--- start of EXTRACTED RECORDS ---

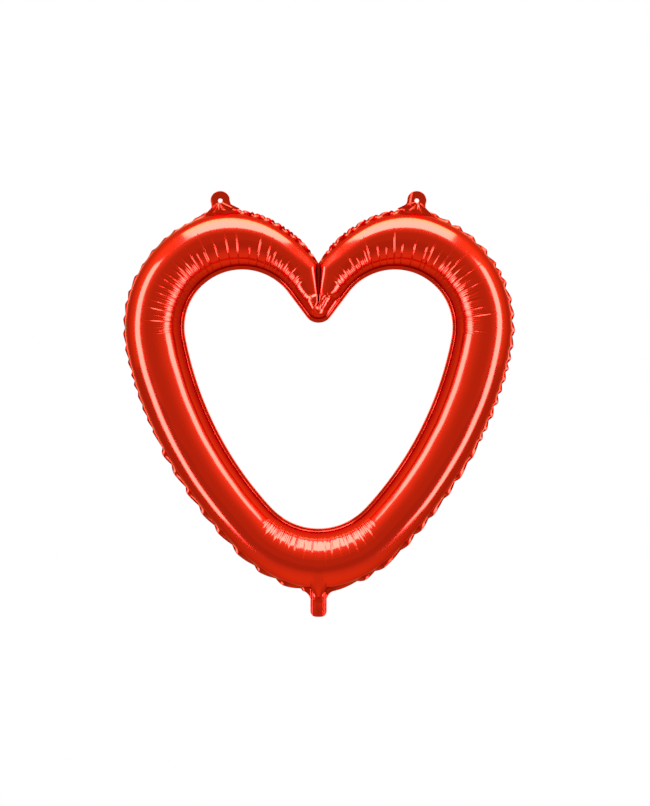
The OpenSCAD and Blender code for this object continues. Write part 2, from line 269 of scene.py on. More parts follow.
# The film's points round half the tube, from 0 at the inner seal to pi at the outer one
around = np.concatenate([[0.0, 0.015, 0.032, 0.055], np.linspace(0.1, np.pi, ACROSS - 3)])


def pleats(rng, start, end, pitch, depth, width, near, far):
    """Pleats of about one pitch from start to end along the tube: place, depth, half width, reach."""
    found = []
    place = start
    while place < end:
        found.append((
            place,
            depth * rng.uniform(0.6, 1.25),
            width * rng.uniform(0.85, 1.15),
            near * rng.uniform(0.7, 1.3),
            far * rng.uniform(0.82, 1.12),
        ))
        place += pitch * rng.uniform(0.75, 1.25)
    return found


# The bands of pleats in one half: start and end along the tube, pitch, depth, half width, and
# where they rise and run out round the tube, in degrees from the inner seal
PLEAT_BANDS = (
    (0.004, lobe_start_run, 0.0034, 0.00050, 0.0009, 24, 70),           # beside the cleft: fine
    (lobe_run(143), lobe_run(112), 0.0036, 0.00060, 0.0009, 24, 82),    # out of the cleft: fine
    (lobe_run(143), lobe_run(112), 0.0150, 0.00100, 0.0009, 14, 104),   # and a few long ones
    (lobe_run(112), lobe_run(64), 0.0180, 0.00120, 0.0008, 9, 112),     # the lobe's top: broad
    (lobe_run(54), lobe_run(-6), 0.0040, 0.00060, 0.0008, 26, 98),      # down the lobe: fine
    (lobe_run(66), lobe_run(4), 0.0120, 0.00125, 0.0008, 16, 112),      # and long ones
    (bottom_run(-47), point_run, 0.0038, 0.00055, 0.0010, 30, 72),      # round the bottom: fine
    (bottom_run(-52), point_run, 0.0150, 0.00120, 0.0012, 30, 94),      # and long ones
)


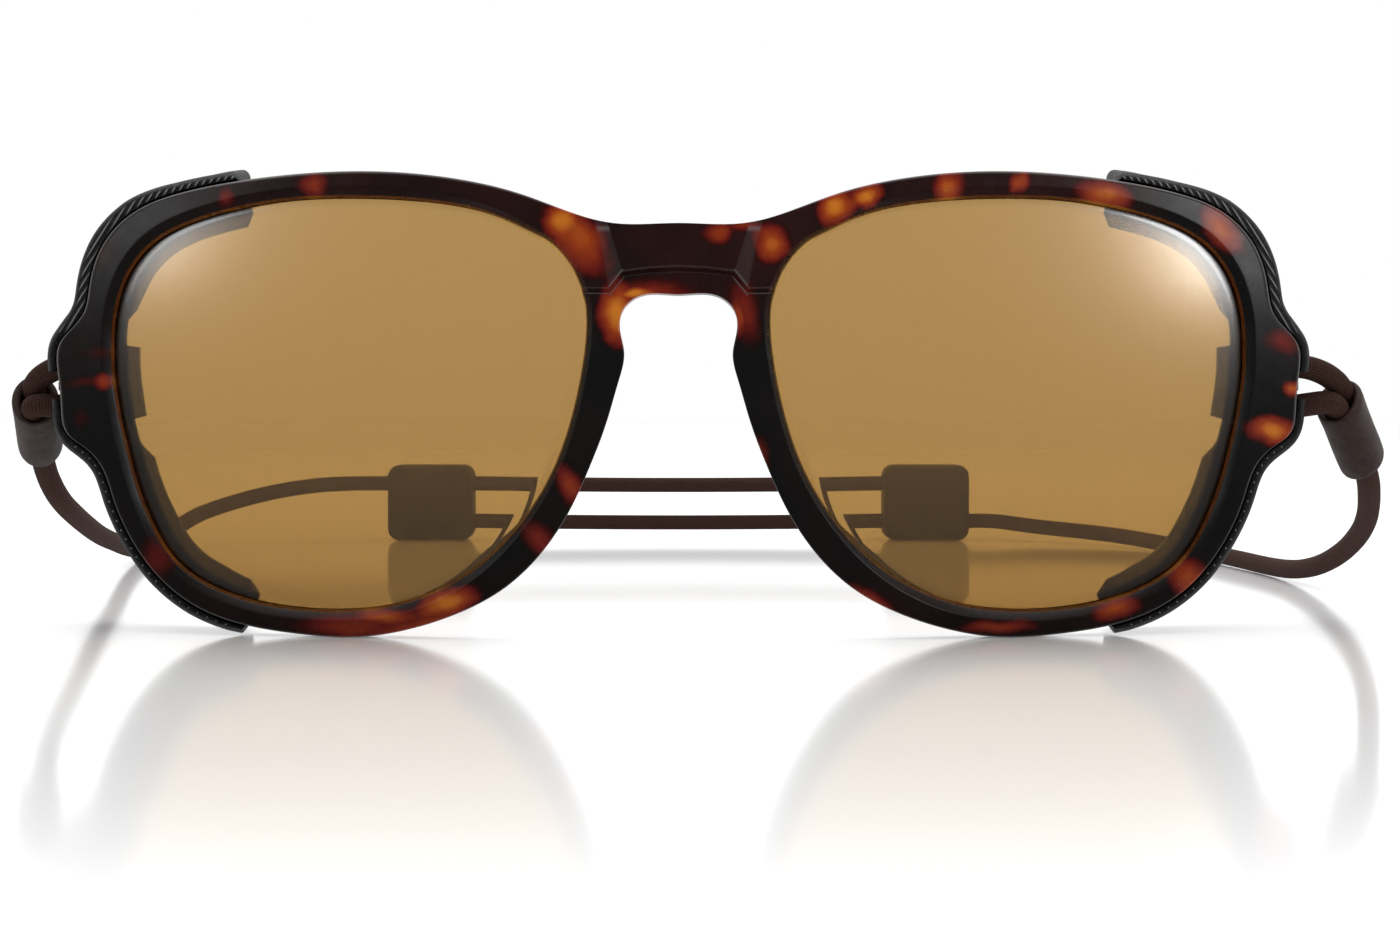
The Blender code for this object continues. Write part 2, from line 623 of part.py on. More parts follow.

--- end of EXTRACTED RECORDS ---

WHAT THE TASK REQUIRES> Of the lines above, copy each that contains "follow".

SOLUTION BELOW>
The OpenSCAD and Blender code for this object continues. Write part 2, from line 269 of scene.py on. More parts follow.
The Blender code for this object continues. Write part 2, from line 623 of part.py on. More parts follow.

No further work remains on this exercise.